Lantaran tak ditanggapi, Fadjar Semiarto memutuskan untuk mundur dari jabatannya.
“Karena surat tidak direspon Plt (Dirut Sriwijaya), malah terkesan tidak mendengarkan, tetap melakukan penerbangan secara normal maka kami menyatakan mengundurkan diri,” ucap dia.
“Kami memutuskan untuk mengundurkan diri untuk menghindari conflict of interest,” ujar Fadjar Semiarto lebih lanjut.
Sementara itu, Direktur Teknik Sriwijaya Air Ramdani Ardali Adang menambahkan, kerjasama Sriwijaya Air dengan Garuda Maintenance Facility ( GMF ) telah dihentikan.
Setelah putusnya kerja sama itu, Ramdani Ardali Adang mengaku khawatir dengan operasional Sriwijaya Air.
Sebab, dengan tidak adanya kerja sama tersebut, pasokan suku cadang untuk armada Sriwijaya Air terbatas.
“Setelah putus dengan GMF saya khawatir sekali, HIRA-nya merah. Memang sampai saat ini belum terjadi sesuatu, tapi dari indikasi tersebut berpotensi besar dengan keselamatan penerbangan,” kata Ramdani Ardali Adang.
Sebelumnya, beredar surat yang dikirim oleh Direktur Quality, Safety, and Security PT Sriwijaya Air Toto Soebandoro kepada Plt Direktur Utama Sriwijaya Air Jefferson I Jauwena agar maskapai itu berhenti beroperasi.
Rekomendasi ini disampaikan Kapten Toto dalam kapasitasnya sebagai Direktur Quality, Safety and Security Sriwijaya Air dan keputusan selanjutnya akan diserahkan kepada Plt Direktur Utama.
Surat rekomendasi itu bernomor 096/DV/INT/SJY/IX/2019 tertanggal 29 September 2019.
Dari laporan tersebut diketahui bahwa ketersediaan tools, equipment, minimum spare, dan jumlah qualified engineer yang ada tidak sesuai dengan laporan yang tertulis dalam kesepakatan yang dilaporkan kepada Direktorat Jenderal Perhubungan Udara dan Menteri Perhubungan.
Namun, menurut Toto rekomendasi itu bersifat internal dan bukan untuk konsumsi publik.

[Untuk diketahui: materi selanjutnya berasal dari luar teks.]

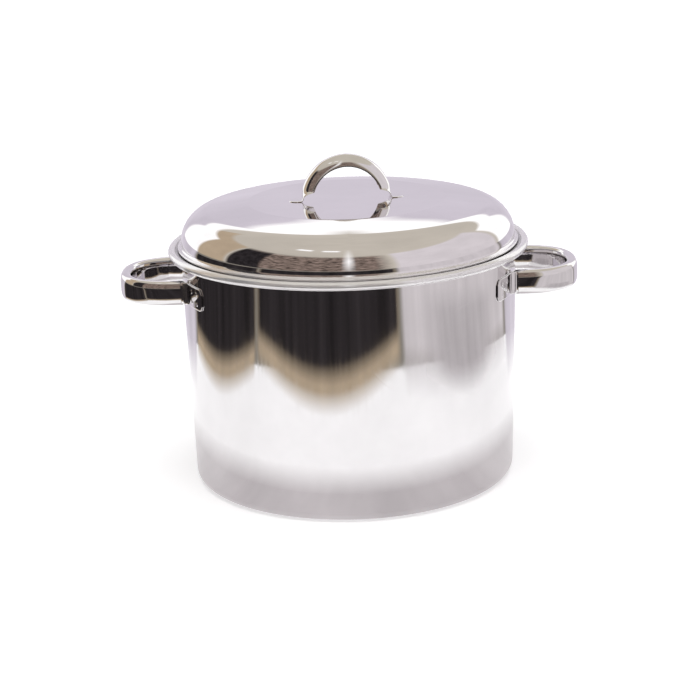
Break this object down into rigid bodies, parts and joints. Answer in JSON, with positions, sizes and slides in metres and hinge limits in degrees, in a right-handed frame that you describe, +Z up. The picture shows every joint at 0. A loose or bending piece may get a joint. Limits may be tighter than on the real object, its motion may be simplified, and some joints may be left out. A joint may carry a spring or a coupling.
{
  "type": "water bath canner",
  "caption": "Polished steel stock pot with two side bow handles, a domed lid with a loop handle, and a lift-out wire rack for canning jars.",
  "frame": {"origin": "centre of the pot's underside, on the surface it stands on", "axes": "+Z up; the side handles lie on the X axis; -Y is the front"},
  "size_m": [0.462, 0.362, 0.3295],
  "materials": {
    "pot_steel": "mirror-polished stainless steel with faint upright buffing marks",
    "lid_steel": "mirror-polished stainless steel",
    "handle_steel": "polished stainless steel strap",
    "rack_wire": "bright drawn stainless wire"
  },
  "bodies": {
    "pot": {"pot_shell": "pot_steel", "pot_rim": "pot_steel", "side_handle_left": "handle_steel", "side_handle_right": "handle_steel"},
    "lid": {"lid_shell": "lid_steel", "lid_loop": "handle_steel"},
    "rack": {"rack_center_ring": "rack_wire", "rack_hub_ring": "rack_wire", "rack_mid_ring": "rack_wire", "rack_base_ring": "rack_wire", "rack_hub_rail": "rack_wire", "rack_outer_rail": "rack_wire", "rack_divider_1": "rack_wire", "rack_divider_2": "rack_wire", "rack_divider_3": "rack_wire", "rack_divider_4": "rack_wire", "rack_divider_5": "rack_wire", "rack_divider_6": "rack_wire", "rack_foot_1": "rack_wire", "rack_foot_2": "rack_wire", "rack_foot_3": "rack_wire", "rack_eye_1": "rack_wire", "rack_eye_2": "rack_wire", "rack_eye_3": "rack_wire", "rack_eye_4": "rack_wire"},
    "rack_bail_left": {"rack_bail_left": "rack_wire"},
    "rack_bail_right": {"rack_bail_right": "rack_wire"}
  },
  "joints": [
    {"name": "lid_lift", "type": "slide", "parent": "pot", "child": "lid", "axis": [0, 0, 1], "range_m": [0, 0.3]},
    {"name": "rack_lift", "type": "slide", "parent": "pot", "child": "rack", "axis": [0, 0, 1], "range_m": [0, 0.06]},
    {"name": "bail_right_fold", "type": "hinge", "parent": "rack", "child": "rack_bail_right", "pos_m": [0.14735, 0, 0.101], "axis": [0, 1, 0], "range_deg": [0, 90]},
    {"name": "bail_left_fold", "type": "hinge", "parent": "rack", "child": "rack_bail_left", "pos_m": [-0.14735, 0, 0.101], "axis": [0, -1, 0], "range_deg": [0, 90]}
  ]
}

“(Surat) ini masukan untuk perusahaan khususnya untuk Plt Direktur Utama (Jefferson Jauwena),” ujar Toto di Jakarta, Senin (30/9/2019).
Sriwijaya Air dianggap belum berhasil melakukan kerja sama dengan JAS Engineering atau MRO lain terkait dukungan line maintenance.
Hal ini berarti risk index masih berada dalam kategori 4A (tidak dapat diterima dalam situasi yang ada).
Ini dianggap bahwa maskapai tersebut dianggap kurang serius terhadap kesempatan yang diberikan pemerintah untuk melakukan perbaikan.
Atas dasar itu, maka pemerintah sudah mempunyai cukup bukti dan alasan untuk menindak Sriwijaya Air stop operasi karena berbagai alasan.
Hal ini akan menjadi nilai lebih bagi perusahaan yang benar-benar menempatkan keamanan sebagai prioritas utama.
Namun, pada 13 Mei 2020, Sriwijaya Air beroperasi kembali dan melayani sejumlah rute.